As mulheres e as raparigas afegãs têm sido arbitrariamente presas e detidas por membros dos Talibãs pelos denominados “crimes morais”, isto é, por terem infringido as restrições discriminatórias impostas pelas autoridades de facto ao mahram, e pela sua participação em manifestações pacíficas. As mulheres que se manifestaram contra as políticas abusivas e restritivas dos Talibãs enfrentaram o uso excessivo de força, detenções ilegais, tortura e outros maus-tratos, levados a cabo pelas autoridades para garantir o seu cumprimento. Desta forma, os Talibãs violaram ainda os direitos das mulheres à liberdade de expressão, de associação, de reunião pacífica e de participação pública.
“As mulheres e as raparigas afegãs têm sido obrigadas a viver como cidadãs de segunda classe, mantidas em silêncio e tornadas invisíveis. O extenso conjunto de provas sugere que estas medidas refletem uma política de perseguição de género, com o propósito de eliminar a capacidade de ação das mulheres e das raparigas em quase todos os aspetos das suas vidas”, sublinha Agnès Callamard.
“As mulheres e as raparigas afegãs têm sido obrigadas a viver como cidadãs de segunda classe, mantidas em silêncio e tornadas invisíveis”
Agnès Callamard
Os numerosos incidentes que terminam em prisão e detenção arbitrária, tortura e outros maus-tratos infligidos a mulheres e raparigas que participaram em manifestações pacíficas ou que foram acusadas de “delitos morais” devem também ser investigados como possíveis crimes contra a humanidade de prisão, desaparecimento forçado e tortura ao abrigo do artigo 7º do Estatuto de Roma.
Ataque generalizado e sistemático às mulheres e às raparigas
A campanha de perseguição dos Talibãs visa as mulheres em todo o país com base no seu género e tem impacto na vida de qualquer mulher e rapariga em solo afegão. As restrições que lhes são impostas resultam de diretivas, decisões e normas adotadas pelas autoridades de facto ao nível da liderança. Posteriormente, estas políticas são aplicadas através da prática de atos opressivos – como o desaparecimento forçado e o recurso sistemático à prisão, tortura e outros maus-tratos – com a utilização do sistema de segurança do antigo governo, como as infraestruturas dedicadas ao policiamento e as instalações públicas, por exemplo, os centros de detenção.
Por terem participado em manifestações pacíficas, as mulheres têm sido detidas ou sujeitas a desaparecimentos forçados. Além da tortura, são obrigadas a assinar “confissões” ou acordos em que se comprometem a não voltar a manifestar-se.
“O nosso relatório apresenta uma perspetiva holística e aprofundada que sublinha a escala e a gravidade das violações cometidas pelos Talibãs.

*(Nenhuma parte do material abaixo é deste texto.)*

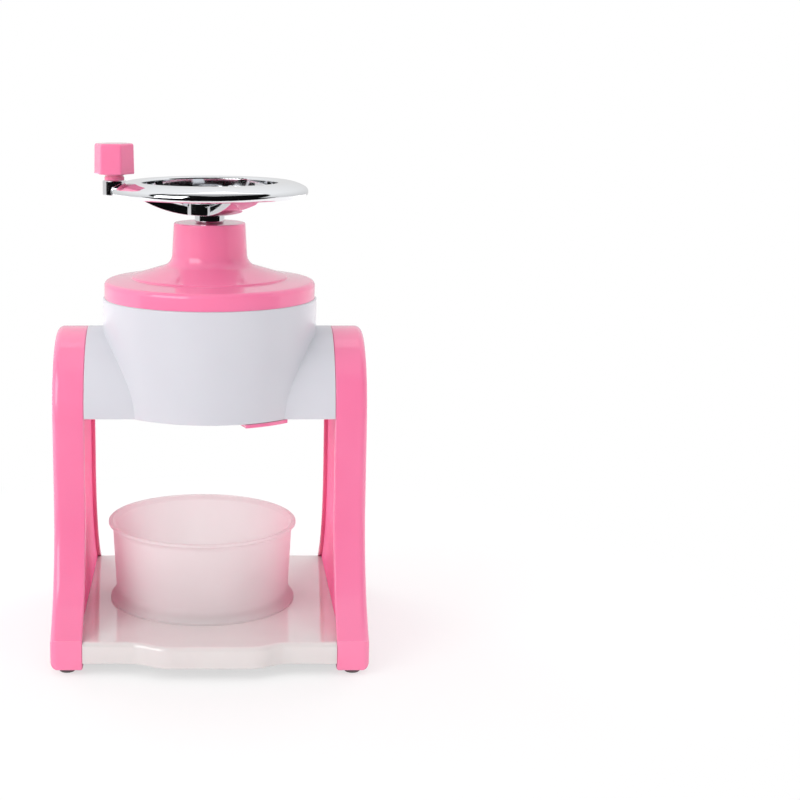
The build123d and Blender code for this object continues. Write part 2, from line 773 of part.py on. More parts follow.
# ---- Shaft ----
with BuildPart() as crank_shaft:
    with BuildSketch(Plane.XY.offset(shaft_bottom)):
        Circle(shaft_radius)
    extrude(amount=shaft_top - shaft_bottom)
    # flats that drive the press plate and the wheel
    flat_depth = shaft_radius * 0.25
    for low, high in ((shaft_bottom, press_top), (shaft_top - hub_socket, shaft_top)):
        for side_sign in (-1, 1):
            with BuildSketch(Plane.XY.offset(low)):
                with Locations((0, side_sign * (shaft_radius - flat_depth / 2 + 1))):
                    Rectangle(2 * shaft_radius, flat_depth + 2)
            extrude(amount=high - low, mode=Mode.SUBTRACT)
    with BuildSketch(Plane.XY.offset(shaft_bottom)):
        Circle(press_screw_radius + screw_fit)
    extrude(amount=press_screw_length, mode=Mode.SUBTRACT)
    with BuildSketch(Plane.XY.offset(shaft_top)):
        Circle(hub_screw_radius + screw_fit)
    extrude(amount=-hub_screw_length, mode=Mode.SUBTRACT)


def flatted_hole(extra):
    """Outline of the shaft's flatted end with some clearance."""
    with BuildSketch() as outline:
        Circle(shaft_radius + extra)
        Rectangle(
            4 * shaft_radius,
            2 * (shaft_radius - flat_depth + extra),
            mode=Mode.INTERSECT,
        )
    return outline.sketch


# ---- Press plate and its spikes ----
with BuildPart() as press_plate:
    with BuildSketch(Plane.XY.offset(press_bottom)):
        Circle(press_radius)
    extrude(amount=press_thickness)
    chamfer(press_plate.edges(), press_edge_chamfer)
    with BuildSketch(Plane.XY.offset(press_top)):
        Circle(press_boss_radius)
    extrude(amount=press_boss_height)
    with BuildSketch(Plane.XY.offset(press_top)):
        Circle(press_radius - press_pocket_rim)
        Circle(press_pocket_inner, mode=Mode.SUBTRACT)
        with PolarLocations(press_radius / 2, press_rib_count):
            Rectangle(press_radius, press_rib_width, mode=Mode.SUBTRACT)
    extrude(amount=-press_pocket_depth, mode=Mode.SUBTRACT)
    extrude(
        flatted_hole(screw_fit).moved(Location((0, 0, press_bottom))),
        amount=press_boss_top - press_bottom,
        mode=Mode.SUBTRACT,
    )
    with BuildSketch(Plane.XY.offset(press_top)):
        Circle(shaft_radius + screw_fit)
    extrude(amount=press_boss_height, mode=Mode.SUBTRACT)
    spike_places = PolarLocations(inner_spike_circle, inner_spike_count, start_angle=30).locations
    spike_places += PolarLocations(outer_spike_circle, outer_spike_count, start_angle=10).locations
    with BuildSketch(Plane.XY.offset(press_bottom)):
        with Locations(*[place.position for place in spike_places]):
            Circle(spike_radius + screw_fit)
    extrude(amount=spike_root, mode=Mode.SUBTRACT)

with BuildPart() as press_spikes:
    spike_tip = press_bottom - spike_reach
    with BuildSketch(Plane.XY.offset(spike_tip + spike_tip_length)):
        with Locations(*[place.position for place in spike_places]):
            Circle(spike_radius)
    extrude(amount=spike_reach - spike_tip_length + spike_root)
    for place in spike_places:
        with Locations(Location((place.position.X, place.position.Y, spike_tip))):
            Cone(
                spike_radius * 0.12,
                spike_radius,
                spike_tip_length,
                align=(Align.CENTER, Align.CENTER, Align.MIN),
            )

with BuildPart() as press_screw:
    add(
        pan_screw(
            press_screw_radius,
            press_screw_length - 1,
            press_screw_head_radius,
            press_screw_head_height,
        ).moved(Location((0, 0, press_bottom), (180, 0, 0)))
    )

# ---- Handwheel: dished spokes inside a broad rounded rim ----
with BuildPart() as hub_collar:
    with BuildSketch(Plane.XY.offset(collar_bottom)):
        Circle(collar_radius)
        Circle(shaft_radius + screw_fit, mode=Mode.SUBTRACT)
    extrude(amount=hub_bottom - collar_bottom)
    chamfer(
        hub_collar.edges()
        .filter_by(GeomType.CIRCLE)
        .filter_by_position(Axis.Z, collar_bottom - 0.01, collar_bottom + 0.01)
        .sort_by(SortBy.RADIUS)[-1],
        0.6,
    )

with BuildPart() as handwheel:
    # dish and hub
    with BuildSketch(Plane.XZ):
        with BuildLine():
            dish_radius = rim_inner_radius + 0.2 * (rim_radius - rim_inner_radius)
            middle_radius = (hub_foot_radius + dish_radius) / 2
            middle_height = hub_bottom + dish_sweep * rim_lift
            underside = ThreePointArc(
                (hub_foot_radius, hub_bottom),
                (middle_radius, middle_height),
                (dish_radius, rim_bottom),
            )
            wall = Line(underside @ 1, (dish_radius, rim_bottom + dish_thickness))
            upper_side = ThreePointArc(
                wall @ 1,
                (middle_radius, middle_height + 1.2 * dish_thickness),
                (hub_foot_radius, hub_bottom + 1.1 * dish_thickness),
            )
            Polyline(upper_side @ 1, (0, (upper_side @ 1).Y), (0, hub_bottom), underside @ 0)
        make_face()
    revolve(axis=Axis.Z)
    with BuildSketch(Plane.XY.offset(hub_bottom + dish_thickness)):
        Circle(hub_radius)
    extrude(amount=hub_top - hub_bottom - dish_thickness)
    # windows between the spokes
    with BuildSketch(Plane.XY.offset(hub_bottom - 1)) as windows:
        Circle(rim_inner_radius + 4)
        Circle(hub_radius, mode=Mode.SUBTRACT)
        with PolarLocations(rim_inner_radius, spoke_count, start_angle=spoke_first_angle):
            Rectangle(2 * rim_inner_radius, spoke_width, mode=Mode.SUBTRACT)
        fillet(windows.vertices(), window_corner)
    extrude(amount=rim_top - hub_bottom + 2, mode=Mode.SUBTRACT)
    # rim
    with BuildSketch(Plane.XZ) as rim_profile:
        with BuildLine():
            nose_top = (rim_radius - rim_height * 0.22, rim_nose_height + rim_height * 0.39)
            nose_bottom = (rim_radius - rim_height * 0.14, rim_bottom + rim_height * 0.01)
            rim_middle = (rim_radius + rim_inner_radius) / 2
            top_corner = (rim_inner_radius, rim_top - rim_height * 0.06)
            bottom_corner = (rim_inner_radius, rim_bottom + rim_height * 0.1)
            ThreePointArc(top_corner, (rim_middle - rim_height * 0.2, rim_top), nose_top)
            ThreePointArc(nose_top, (rim_radius, rim_nose_height), nose_bottom)
            Line(nose_bottom, bottom_corner)
            Line(bottom_corner, top_corner)
        make_face()
        for corner in (top_corner, bottom_corner):
            fillet(rim_profile.vertices().sort_by_distance(corner)[0], rim_corner_radius)
    revolve(axis=Axis.Z)
    # boss that carries the knob
    with BuildSketch(Plane.XY.offset(rim_bottom + 0.4)):
        with Locations((-knob_circle, 0)):
            Circle(knob_boss_radius)
    extrude(amount=knob_boss_top - rim_bottom - 0.4)
    with BuildSketch(Plane.XY.offset(knob_boss_top)):
        with Locations((-knob_circle, 0)):
            Circle(axle_thread_radius + screw_fit)
    extrude(amount=-axle_thread_length, mode=Mode.SUBTRACT)
    # socket for the shaft, hole for its screw, seat of the cap
    extrude(
        flatted_hole(screw_fit).moved(Location((0, 0, hub_bottom))),
        amount=hub_socket,
        mode=Mode.SUBTRACT,
    )
    with BuildSketch(Plane.XY.offset(hub_bottom)):
        Circle(hub_screw_radius + screw_fit)
    extrude(amount=hub_top - hub_bottom, mode=Mode.SUBTRACT)

with BuildPart() as hub_screw:
    add(
        pan_screw(
            hub_screw_radius,
            hub_screw_length - 0.5,
            hub_screw_head_radius,
            hub_screw_head_height,
        ).moved(Location((0, 0, hub_top)))
    )

with BuildPart() as hub_cap:
    with BuildSketch(Plane.XY.offset(hub_top)):
        Circle(cap_radius)
    extrude(amount=cap_height)
    fillet(hub_cap.faces().sort_by(Axis.Z)[-1].edges(), cap_height * 0.6)
    with BuildSketch(Plane.XY.offset(hub_top)):
        Circle(hub_screw_head_radius + cap_fit)
    extrude(amount=hub_screw_head_height + cap_fit, mode=Mode.SUBTRACT)

# ---- Knob on its axle ----
with BuildPart() as knob:
    with BuildSketch(Plane.XY.offset(knob_bottom)) as knob_section:
        with Locations((-knob_circle, 0)):
            RegularPolygon(knob_across_corners / 2, knob_sides, rotation=knob_turn)
        fillet(knob_section.vertices(), knob_corner_radius)
    extrude(amount=knob_top - knob_bottom, taper=knob_draft)
    fillet(knob.faces().sort_by(Axis.Z)[-1].edges(), knob_edge_radius)
    fillet(knob.faces().sort_by(Axis.Z)[0].edges(), 0.5)
    stem_bottom = knob_boss_top + knob_gap
    with BuildSketch(Plane.XY.offset(stem_bottom)):
        with Locations((-knob_circle, 0)):
            Circle(stem_radius)
    extrude(amount=stem_height + 1)
    with BuildSketch(Plane.XY.offset(stem_bottom + stem_height * 0.55)):
        with Locations((-knob_circle, 0)):
            Circle(stem_radius + 1)
            Circle(stem_radius - stem_groove_depth, mode=Mode.SUBTRACT)
    extrude(amount=stem_groove_height, mode=Mode.SUBTRACT)
    axle_head_bottom = knob_top - knob_cap_thickness - axle_head_gap - axle_head_height
    with Locations((-knob_circle, 0, knob_top)):
        Cylinder(
            knob_cap_radius + running_gap,
            knob_top - axle_head_bottom + axle_head_gap,
            align=(Align.CENTER, Align.CENTER, Align.MAX),
            mode=Mode.SUBTRACT,
        )
        Cylinder(
            axle_radius + running_gap,
            knob_top - stem_bottom,
            align=(Align.CENTER, Align.CENTER, Align.MAX),
            mode=Mode.SUBTRACT,
        )

with BuildPart() as knob_axle:
    with Locations((-knob_circle, 0, knob_boss_top)):
        Cylinder(
            axle_radius,
            axle_head_bottom - knob_boss_top,
            align=(Align.CENTER, Align.CENTER, Align.MIN),
        )
        Cylinder(
            axle_thread_radius,
            axle_thread_length - 0.5,
            align=(Align.CENTER, Align.CENTER, Align.MAX),
        )
    with Locations((-knob_circle, 0, axle_head_bottom)):
        Cylinder(
            axle_head_radius,
            axle_head_height,
            align=(Align.CENTER, Align.CENTER, Align.MIN),
        )

with BuildPart() as knob_cap:
    with Locations((-knob_circle, 0, knob_top)):
        Cylinder(
            knob_cap_radius,
            knob_cap_thickness,
            align=(Align.CENTER, Align.CENTER, Align.MAX),
        )

# ---- Bowl ----
with BuildPart() as bowl:
    with BuildSketch(Plane.XZ):
        with BuildLine():
            wall_low = (bowl_wall_bottom, bowl_bottom + bowl_foot_height)
            wall_high = (bowl_wall_top, bowl_top - bowl_flare_height)
            inside_low = (bowl_wall_bottom - bowl_wall, bowl_bottom + bowl_floor_lift + bowl_wall)
            Polyline(
                (0, bowl_bottom + bowl_floor_lift),
                (bowl_wall_bottom - 2.0, bowl_bottom + bowl_floor_lift),
                (bowl_wall_bottom - 1.0, bowl_bottom),
                (bowl_foot_radius, bowl_bottom),
                (bowl_foot_radius, bowl_bottom + bowl_foot_edge),
            )
            wall = Line(wall_low, wall_high)
            TangentArc(wall @ 0, (bowl_foot_radius, bowl_bottom + bowl_foot_edge), tangent=wall % 0 * -1)
            TangentArc(wall @ 1, (bowl_rim_radius, bowl_top - bowl_rim_height), tangent=wall % 1)
            Polyline(
                (bowl_rim_radius, bowl_top - bowl_rim_height),
                (bowl_rim_radius, bowl_top),
                (bowl_wall_top, bowl_top),
                (bowl_wall_top - bowl_wall, bowl_top - bowl_flare_height / 2),
                inside_low,
                (0, bowl_bottom + bowl_floor_lift + bowl_wall),
                (0, bowl_bottom + bowl_floor_lift),
            )
        make_face()
    revolve(axis=Axis.Z)
    floor_corner = bowl.edges().filter_by(GeomType.CIRCLE).filter_by_position(
        Axis.Z,
        bowl_bottom + bowl_floor_lift + bowl_wall - 0.01,
        bowl_bottom + bowl_floor_lift + bowl_wall + 0.01,
    )
    fillet(floor_corner, bowl_corner_radius)
    rim_edges = bowl.edges().filter_by(GeomType.CIRCLE).filter_by_position(Axis.Z, bowl_top - 0.01, bowl_top + 0.01)
    chamfer(rim_edges.sort_by(SortBy.RADIUS)[-1], bowl_rim_height * 0.3)

pieces = {
    "base_plate": base_plate.part,
    "left_frame": left_frame.part,
    "right_frame": right_frame.part,
    "left_frame_cover": left_frame_cover.part,
    "right_frame_cover": right_frame_cover.part,
    "frame_screws": frame_screws.part,
    "screw_plugs": screw_plugs.part,
    "rubber_feet": rubber_feet.part,
    "housing": housing.part,
    "blade_seat": blade_seat.part,
    "blade": blade.part,
    "blade_screws": blade_screws.part,
    "lid": lid.part,
    "neck_bush": neck_bush.part,
    "press_spring": press_spring.part,
    "thrust_washer": thrust_washer.part,
    "crank_shaft": crank_shaft.part,
    "press_plate": press_plate.part,
    "press_spikes": press_spikes.part,
    "press_screw": press_screw.part,
    "hub_collar": hub_collar.part,
    "handwheel": handwheel.part,
    "hub_screw": hub_screw.part,
    "hub_cap": hub_cap.part,
    "knob": knob.part,
    "knob_axle": knob_axle.part,
    "knob_cap": knob_cap.part,
}
for name, piece in pieces.items():
    piece.label = name
    export_step(piece, f"parts/{name}.step")
bowl.part.label = "bowl"
export_step(bowl.part.moved(Location((bowl_offset, 0, 0))), "parts/bowl.step")
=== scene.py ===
import bpy
from math import radians
from mathutils import Matrix, Vector


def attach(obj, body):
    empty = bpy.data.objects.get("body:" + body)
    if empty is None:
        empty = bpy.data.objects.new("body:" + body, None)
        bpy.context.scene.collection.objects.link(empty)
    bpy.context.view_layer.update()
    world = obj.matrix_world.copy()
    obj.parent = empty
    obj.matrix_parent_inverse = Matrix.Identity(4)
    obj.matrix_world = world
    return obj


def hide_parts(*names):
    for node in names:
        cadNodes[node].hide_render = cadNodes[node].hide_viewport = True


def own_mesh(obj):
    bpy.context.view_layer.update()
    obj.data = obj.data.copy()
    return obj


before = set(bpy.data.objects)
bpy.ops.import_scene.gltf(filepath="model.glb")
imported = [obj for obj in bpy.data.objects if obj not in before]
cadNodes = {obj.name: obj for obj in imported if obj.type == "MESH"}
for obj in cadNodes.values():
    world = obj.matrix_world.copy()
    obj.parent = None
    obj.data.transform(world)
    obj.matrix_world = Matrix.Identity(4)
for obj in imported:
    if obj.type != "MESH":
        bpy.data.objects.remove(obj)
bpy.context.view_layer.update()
scene = bpy.context.scene
print("frame loaded:", len(cadNodes), "pieces")


def linearColour(hexValue, alpha=1.0):
    channels = [int(hexValue[i:i + 2], 16) / 255 for i in (1, 3, 5)]
    return tuple(c / 12.92 if c <= 0.04045 else ((c + 0.055) / 1.055) ** 2.4 for c in channels) + (alpha,)


millimetresPerMetre = 1000


def metres(millimetres):
    return millimetres / millimetresPerMetre


def perMetre(millimetres):  # texture scale for a pattern whose repeat is this long
    return millimetresPerMetre / millimetres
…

Apela a uma mudança drástica e urgente na abordagem da comunidade internacional à conduta criminosa, persistente e flagrante dos Talibãs, que impede as mulheres e as raparigas do Afeganistão de exercerem a maior parte dos seus direitos humanos”, afirmou Santiago A. Canton.
O caminho a seguir
A Amnistia Internacional e a Comissão Internacional de Juristas apresentam recomendações específicas no relatório sobre a forma como a comunidade internacional deve ajudar a desmantelar o sistema de perseguição de género dos Talibãs e a impunidade que o sustenta.
O próximo diálogo interativo reforçado sobre a situação das mulheres e das raparigas no Afeganistão, a realizar-se na 53ª sessão do Conselho dos Direitos Humanos das Nações Unidas, é uma oportunidade fulcral para os Estados, a sociedade civil e os peritos independentes discutirem a perseguição em função do género e outros eventuais crimes cometidos pelos Talibãs ao abrigo do direito internacional.